MAKING THESE COOKIES on Saturday night for dinner is another story entirely: in the afternoon just as I was returning home by ferry with the ingredients and the insulated cookie sheet, the power went out in our rural town. So I ended up preparing the dishes by lantern light, and I even mixed the cookie dough by hand.
I was sure the power would come back on in time. But eventually, my wife and I were forced to pack up everything, jounce across the island, and invade our pastor’s house (which still had power), where I finished the meal on the island stove of their parsonage.
To my surprise, the meal and the dessert somehow worked — warm, gooey cookie pushed into melty vanilla bean gelato. Everyone dug in over the crisis, and conversation flowed over a beautiful red wine.

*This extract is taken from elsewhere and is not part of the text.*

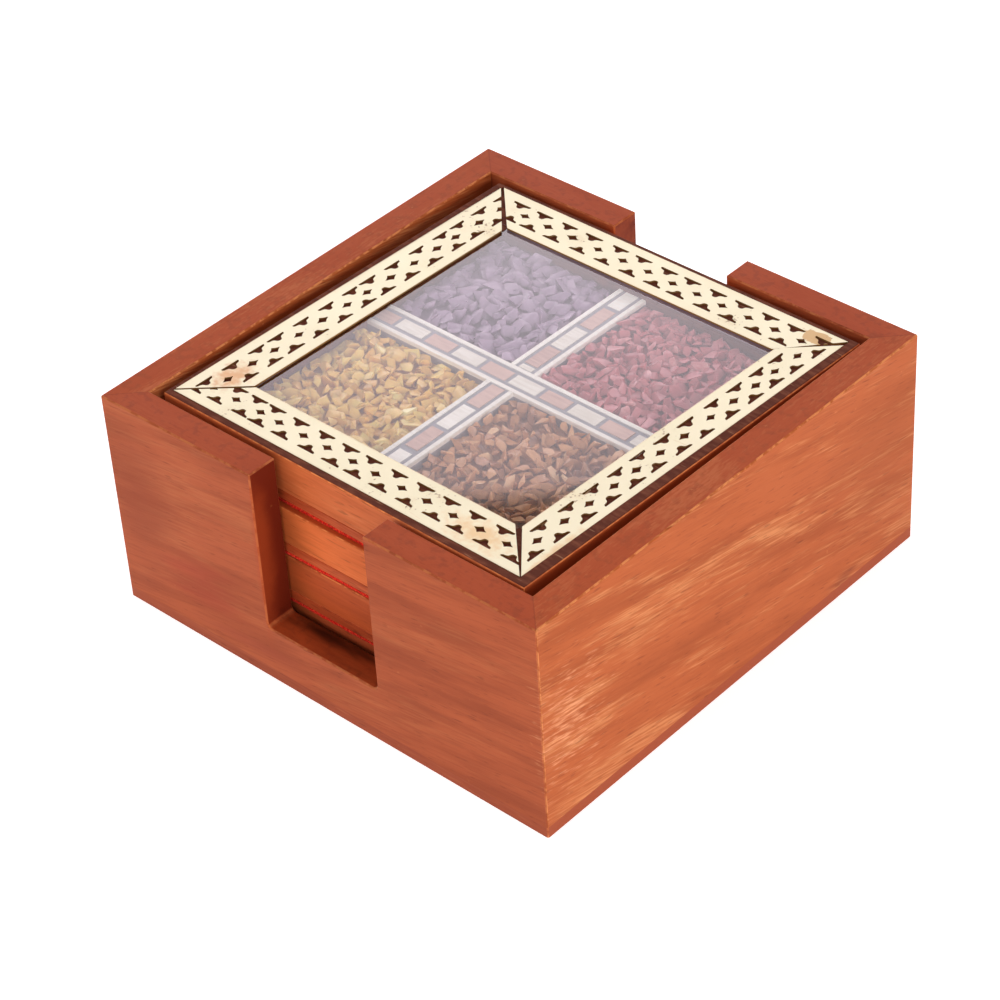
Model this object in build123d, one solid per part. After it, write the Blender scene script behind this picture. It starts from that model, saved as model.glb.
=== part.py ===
from build123d import *

import math
import os

# Set of gemstone-inlay coasters stacked in an open hardwood holder.
#
# The holder is a square tray: four mitred walls stand on a thin base panel, and the front and
# back walls each have a finger notch. Every coaster is a wooden block with a felt underside.
# Its top holds a pierced brass frame of four mitred strips, a glass pane under that frame, and
# under the glass a pocket that a marquetry cross divides into four beds of stone chips.
#
# Millimetres and degrees. +Z is up and Z = 0 is the underside of the base. -Y is the front, the
# side of one notched wall, and +X is the plain right-hand wall.

# ---------------------------------------------------------------- driving dimensions

# Coaster block
coaster_side = 96.4            # outside of the square block
block_thickness = 11.1         # wood alone, without the felt
felt_thickness = 0.9
felt_inset = 0.4               # the felt stops this far inside the block's sides
block_edge_ease = 0.4          # chamfer along every outer edge of the block

# Brass frame let into the top of the block, flush with it
wood_border = 1.8              # bare wood left outside the brass
strip_width = 10.6
brass_thickness = 0.6
mitre_gap = 0.4                # dark gap between two strips at a corner
inlay_clearance = 0.1          # round what is let into the block

# Pierced pattern of a strip: two facing rows of trefoils with a row of diamonds between them
fret_pitch = 6.65
edge_band = 2.3                # solid brass along each long edge
trefoil_gap = 2.45             # brass between neighbouring trefoils of a row
facing_gap = 2.2               # brass between the tips of two facing trefoils
trefoil_waist = 1.8            # width of a trefoil where its middle lobe starts
diamond_size = 2.1             # across the corners, both ways
mitre_web = 0.7                # least brass between an opening and the mitred end

# Glass and the pocket below it
glass_thickness = 1.6
glass_lap = 1.5                # how far the brass covers the edge of the glass
pocket_depth = 3.0             # from the underside of the glass to the pocket floor
chip_drop = 0.3                # the chips stop this far below the glass
chip_clearance = 0.1           # between a bed of chips and what surrounds it

# Marquetry cross: each bar is a wooden core between two bone lines, topped with a row of tiles
cross_width = 7.0
bone_line_width = 1.0
tile_width = 3.2
tile_gap = 0.9                 # dark separator between two tiles
tile_thickness = 1.0
long_bar_tile = 6.85           # length of a tile on the bar along X
half_bar_tile = 7.7            # length of a tile on the two half bars along Y
least_tile = 1.0               # a cut tile shorter than this is left out

# Each bar is sawn from a longer stick, so its first tile has lost this much of its length
long_bar_first_cut = 2.55
back_bar_first_cut = 6.2
front_bar_first_cut = 0.0

# Holder
coaster_count = 4
side_clearance = 1.8           # between a coaster's side and the wall, when centred
wall_thickness = 7.0
base_thickness = 2.6
rim_above_stack = 0.4          # the rim stands this far above the top coaster
holder_edge_ease = 0.3         # chamfer along the holder's sanded edges
notch_width = 29.6
notch_shift = -0.6             # both notches are cut this far off the middle, along X
sill_height = 13.2             # bottom of the finger notch, above the table
notch_corner_radius = 1.2

# How each coaster lies between the walls, from the top one down: a shift along X, a shift
# along Y and a turn, each as a share of what its clearance allows, so that none meets a wall.
lie_of_coasters = (
    (0.37, -0.18, -0.28),
    (0.45, -0.63, 0.12),
    (0.10, -0.63, 0.20),
    (0.10, -0.30, 0.06),
)

# ---------------------------------------------------------------- sizes that follow

coaster_pitch = block_thickness + felt_thickness
stack_height = coaster_count * coaster_pitch
cavity_side = coaster_side + 2 * side_clearance
holder_side = cavity_side + 2 * wall_thickness
holder_height = base_thickness + stack_height + rim_above_stack

brass_side = coaster_side - 2 * wood_border
window_side = brass_side - 2 * strip_width
glass_side = window_side + 2 * glass_lap
block_top = coaster_pitch
glass_top = block_top - brass_thickness
pocket_top = glass_top - glass_thickness
pocket_floor = pocket_top - pocket_depth

trefoil_width = fret_pitch - trefoil_gap
trefoil_height = (strip_width - 2 * edge_band - facing_gap) / 2
core_width = cross_width - 2 * bone_line_width
largest_turn = math.degrees(math.atan2(side_clearance, coaster_side / 2))


# ---------------------------------------------------------------- small helpers

def block(length, width, bottom, top, x=0.0, y=0.0):
    """Box centred on (x, y) between two heights."""
    return Pos(x, y, bottom) * Box(
        length, width, top - bottom, align=(Align.CENTER, Align.CENTER, Align.MIN)
    )


def prism(points, bottom, top):
    """Straight-sided solid over a closed outline, between two heights."""
    outline = Polyline(*points, close=True)
    return Pos(0, 0, bottom) * extrude(make_face(outline), top - bottom, dir=(0, 0, 1))


def edges_at(solid, axis, value):
    """Edges of a solid that lie wholly at one value of an axis."""
    margin = 0.001
    return solid.edges().filter_by_position(axis, value - margin, value + margin)


def save(solids, node):
    """Write one node, which may be a group of separate solids."""
    solids = solids if isinstance(solids, list) else [solids]
    pieces = [piece for solid in solids for piece in solid.solids()]
    shape = pieces[0] if len(pieces) == 1 else Compound(children=pieces)
    shape.label = node
    export_step(shape, "parts/" + node + ".step")


# ---------------------------------------------------------------- holder

def notch_cutter(side):
    """Rounded slot through the wall on one side of the holder, -1 for front and 1 for back."""
    middle = side * (holder_side - wall_thickness) / 2
    length = 2 * wall_thickness
    slot = block(notch_width, length, sill_height, 2 * holder_height, x=notch_shift, y=middle)
    low_corners = edges_at(slot, Axis.Z, sill_height).filter_by(Axis.Y)
    return fillet(low_corners, notch_corner_radius)


def is_eased(edge):
    """True for the edges of the wall ring that a maker sands: rim, uprights and notches."""
    middle = edge.center()
    margin = 0.001
    if abs(middle.Z - holder_height) < margin:
        return True
    if abs(middle.Z - base_thickness) < margin:
        return False
    if edge.bounding_box().size.Y > margin:
        return False
    return abs(abs(middle.X) - cavity_side / 2) > margin


def wall_ring():
    """All four walls in one ring, with both notches and its sanded edges."""
    ring = block(holder_side, holder_side, base_thickness, holder_height)
    ring = ring - block(cavity_side, cavity_side, 0, 2 * holder_height)
    for side in (-1, 1):
        ring = ring - notch_cutter(side)
    return chamfer([edge for edge in ring.edges() if is_eased(edge)], holder_edge_ease)


def wall_wedge(turn):
    """Triangular prism from the middle of the holder that keeps one wall of the ring."""
    reach = holder_side
    wedge = prism([(0, 0), (-reach, -reach), (reach, -reach)], 0, 2 * holder_height)
    return Rot(0, 0, turn) * wedge


def holder_base():
    """Thin panel under the walls, flush with their outer faces."""
    panel = block(holder_side, holder_side, 0, base_thickness)
    uprights = panel.edges().filter_by(Axis.Z)
    return chamfer(uprights, holder_edge_ease)


# ---------------------------------------------------------------- coaster wood, felt and glass

def coaster_block():
    """Wooden block with the seats for the brass, the glass and the chips cut into its top."""
    wood = block(coaster_side, coaster_side, felt_thickness, block_top)
    wood = chamfer(wood.edges(), block_edge_ease)
    brass_seat = brass_side + 2 * inlay_clearance
    glass_seat = glass_side + 2 * inlay_clearance
    wood = wood - block(brass_seat, brass_seat, glass_top, 2 * block_top)
    wood = wood - block(glass_seat, glass_seat, pocket_top, 2 * block_top)
    return wood - block(window_side, window_side, pocket_floor, 2 * block_top)


def coaster_felt():
    """Felt sheet glued under the block."""
    side = coaster_side - 2 * felt_inset
    return block(side, side, 0, felt_thickness)


def coaster_glass():
    """Pane that rests on the block's ledge, under the inner edge of the brass."""
    return block(glass_side, glass_side, pocket_top, glass_top)


# ---------------------------------------------------------------- pierced brass strips

def trefoil(x, base_y, toward):
    """Outline of one trefoil with its base on base_y and its tip toward +Y (1) or -Y (-1)."""
    shoulder = base_y + toward * trefoil_height * 0.4
    return [
        (x - trefoil_width / 2, base_y),
        (x + trefoil_width / 2, base_y),
        (x + trefoil_waist / 2, shoulder),
        (x, base_y + toward * trefoil_height),
        (x - trefoil_waist / 2, shoulder),
    ]


def diamond(x, y):
    """Outline of one diamond about its centre."""
    half = diamond_size / 2
    return [(x - half, y), (x, y - half), (x + half, y), (x, y + half)]


def row_places(first, half_width, row_y):
    """Places along X where a row has whole openings, symmetric about the middle of the strip.

    first is the place nearest the middle, half_width is half an opening's width, and row_y is
    the row's distance from the strip's outer edge where the opening is widest.
    """
    limit = brass_side / 2 - row_y - half_width - mitre_web
    count = math.floor((limit - first) / fret_pitch) + 1
    right = [first + fret_pitch * index for index in range(max(count, 0))]
    left = [-x for x in right if x > 0]
    return sorted(left + right)


def brass_strip():
    """Front strip of the frame: a mitred blank with its pierced pattern, outer edge at -Y."""
    outer_y = -brass_side / 2
    inner_y = outer_y + strip_width
    pull = mitre_gap / 2 * math.sqrt(2)
    blank = [
        (-brass_side / 2 + pull, outer_y),
        (brass_side / 2 - pull, outer_y),
        (window_side / 2 - pull, inner_y),
        (-window_side / 2 + pull, inner_y),
    ]
    strip = prism(blank, glass_top, block_top)
    half_trefoil = trefoil_width / 2
    outer_base = edge_band
    inner_base = strip_width - edge_band
    openings = [
        trefoil(x, outer_y + outer_base, 1)
        for x in row_places(fret_pitch / 2, half_trefoil, outer_base)
    ]
    openings += [
        trefoil(x, outer_y + inner_base, -1)
        for x in row_places(fret_pitch / 2, half_trefoil, inner_base)
    ]
    openings += [
        diamond(x, outer_y + strip_width / 2)
        for x in row_places(0, diamond_size / 2, strip_width / 2)
    ]
    bottom = glass_top - brass_thickness
    top = block_top + brass_thickness
    cutters = [prism(outline, bottom, top) for outline in openings]
    return strip - cutters


# ---------------------------------------------------------------- marquetry cross

class Tile:
    """One tile of a bar that lies along X, from one x to another."""

    def __init__(self, start, end):
        self.start = start
        self.end = end

    def solid(self):
        """The tile as a solid, flush with the top of the bone lines."""
        middle = (self.start + self.end) / 2
        bottom = pocket_top - tile_thickness
        return block(self.end - self.start, tile_width, bottom, pocket_top, x=middle)


def tile_row(start, end, tile_length, first_cut):
    """Tiles of one bar in order, the first and last ones cut off at the bar's ends."""
    step = tile_length + tile_gap
    first = start + tile_gap / 2 if first_cut == 0 else start - first_cut
    count = math.ceil((end - first) / step)
    row = []
    for index in range(count):
        tile = Tile(max(first + step * index, start), min(first + step * index + tile_length, end))
        if tile.end - tile.start >= least_tile:
            row.append(tile)
    return row


def bar(start, end):
    """Wooden core and the two bone lines of a bar that lies along X."""
    length = end - start
    middle = (start + end) / 2
    line_y = (cross_width - bone_line_width) / 2
    core = block(length, core_width, pocket_floor, pocket_top - tile_thickness, x=middle)
    lines = [
        block(length, bone_line_width, pocket_floor, pocket_top, x=middle, y=side * line_y)
        for side in (-1, 1)
    ]
    return core, lines


def marquetry_cross():
    """Wooden and bone pieces of the cross: one long bar along X and two half bars along Y."""
    end = window_side / 2 - inlay_clearance
    half_start = cross_width / 2
    bars = (
        # start, turn, tile length, cut from the first tile, and whether bone comes first
        (-end, 0, long_bar_tile, long_bar_first_cut, False),
        (half_start, 90, half_bar_tile, back_bar_first_cut, True),
        (half_start, -90, half_bar_tile, front_bar_first_cut, False),
    )
    wood = []
    bone = []
    for start, turn, tile_length, first_cut, bone_first in bars:
        core, lines = bar(start, end)
        wood.append(Rot(0, 0, turn) * core)
        bone += [Rot(0, 0, turn) * line for line in lines]
        for index, tile in enumerate(tile_row(start, end, tile_length, first_cut)):
            is_bone = (index % 2 == 0) == bone_first
            (bone if is_bone else wood).append(Rot(0, 0, turn) * tile.solid())
    return wood, bone


# ---------------------------------------------------------------- stone chips

def chip_bed(x_side, y_side):
    """Bed of chips that fills one quarter of the pocket."""
    near = cross_width / 2 + chip_clearance
    far = window_side / 2 - chip_clearance
    side = far - near
    middle = (near + far) / 2
    top = pocket_top - chip_drop
    return block(side, side, pocket_floor, top, x=x_side * middle, y=y_side * middle)


# ---------------------------------------------------------------- write the nodes

os.makedirs("parts", exist_ok=True)

ring = wall_ring()
save(holder_base(), "holder_base")
walls = (
    ("holder_front_wall", 0),
    ("holder_right_wall", 90),
    ("holder_back_wall", 180),
    ("holder_left_wall", 270),
)
for node, turn in walls:
    save(ring & wall_wedge(turn), node)

strip = brass_strip()
cross_wood, cross_bone = marquetry_cross()
coaster_pieces = {
    "block": coaster_block(),
    "felt": coaster_felt(),
    "glass": coaster_glass(),
    "brass_front": strip,
    "brass_right": Rot(0, 0, 90) * strip,
    "brass_back": Rot(0, 0, 180) * strip,
    "brass_left": Rot(0, 0, 270) * strip,
    "cross_wood": cross_wood,
    "cross_bone": cross_bone,
    "chips_amethyst": chip_bed(-1, 1),
    "chips_citrine": chip_bed(-1, -1),
    "chips_carnelian": chip_bed(1, 1),
    "chips_tiger_eye": chip_bed(1, -1),
}
for number in range(1, coaster_count + 1):
    bottom = base_thickness + (coaster_count - number) * coaster_pitch
    shift_x, shift_y, turn = lie_of_coasters[(number - 1) % len(lie_of_coasters)]
    place = Pos(shift_x * side_clearance, shift_y * side_clearance, bottom)
    place = place * Rot(0, 0, turn * largest_turn)
    for name, piece in coaster_pieces.items():
        solids = piece if isinstance(piece, list) else [piece]
        save([place * solid for solid in solids], "coaster_" + str(number) + "_" + name)
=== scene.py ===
"""Four gemstone-inlay drinks coasters stacked in an open, mitred hardwood holder.

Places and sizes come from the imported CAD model. The holder's walls, its base and the glass
panes are the CAD's own meshes with finishes made here. Blocks, felt, pierced brass, marquetry
and stone chips are modelled here in finer detail and stand for their CAD nodes. Shapes are
built in millimetres about the middle of a coaster's underside, then put in their place.
"""

import logging
import math
from dataclasses import dataclass
from enum import Enum
from functools import cached_property
from random import Random
from typing import Sequence

import bmesh
import bpy
from mathutils import Matrix, Vector


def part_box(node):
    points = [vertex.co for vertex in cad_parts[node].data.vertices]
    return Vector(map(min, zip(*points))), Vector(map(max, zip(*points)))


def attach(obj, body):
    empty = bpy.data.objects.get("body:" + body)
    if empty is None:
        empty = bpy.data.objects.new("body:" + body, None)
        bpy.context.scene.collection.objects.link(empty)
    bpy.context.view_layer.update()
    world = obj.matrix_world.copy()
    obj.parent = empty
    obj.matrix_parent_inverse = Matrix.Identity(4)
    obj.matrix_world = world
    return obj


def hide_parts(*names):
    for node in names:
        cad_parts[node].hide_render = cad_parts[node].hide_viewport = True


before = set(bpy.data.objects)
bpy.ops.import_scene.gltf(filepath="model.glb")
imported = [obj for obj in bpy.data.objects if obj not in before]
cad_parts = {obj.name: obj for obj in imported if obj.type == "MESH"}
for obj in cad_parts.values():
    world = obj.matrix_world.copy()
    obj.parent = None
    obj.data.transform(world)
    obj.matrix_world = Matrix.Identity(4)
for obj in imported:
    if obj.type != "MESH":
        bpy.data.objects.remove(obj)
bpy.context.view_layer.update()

LOG = logging.getLogger("coasters")
MM = 0.001
# How far up the normal of a level face points, and that of the upper part of a rounding
LEVEL, NEARLY_LEVEL = 0.999, 0.93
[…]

As an added twist, I had sprinkled sea salt over the molten cookies immediately after I pulled them from the oven.
I thought Ada would approve of this new party.
Malana Ganz says
Ada’s granddaughter was my mentor when we were “missioning” in Panama. She carried the same hospitality and love, and now I know where she got it. Thank you for this story.
Steven L. Denlinger says
You’re welcome, Melana. I’m happy you had the chance to interact with her grandchild. What a wonderful family she had.
Miriam says
Was good reminiscing in this article . She was married to my uncle . This is how I remembered her . Her eyes always totally on my face , always interested in what I was doing it what my young family was up to .
Steven L. Denlinger says
The eyes are so important, Miriam. And you’re right, that was so much a part of who Ada was: those kind, perceptive eyes.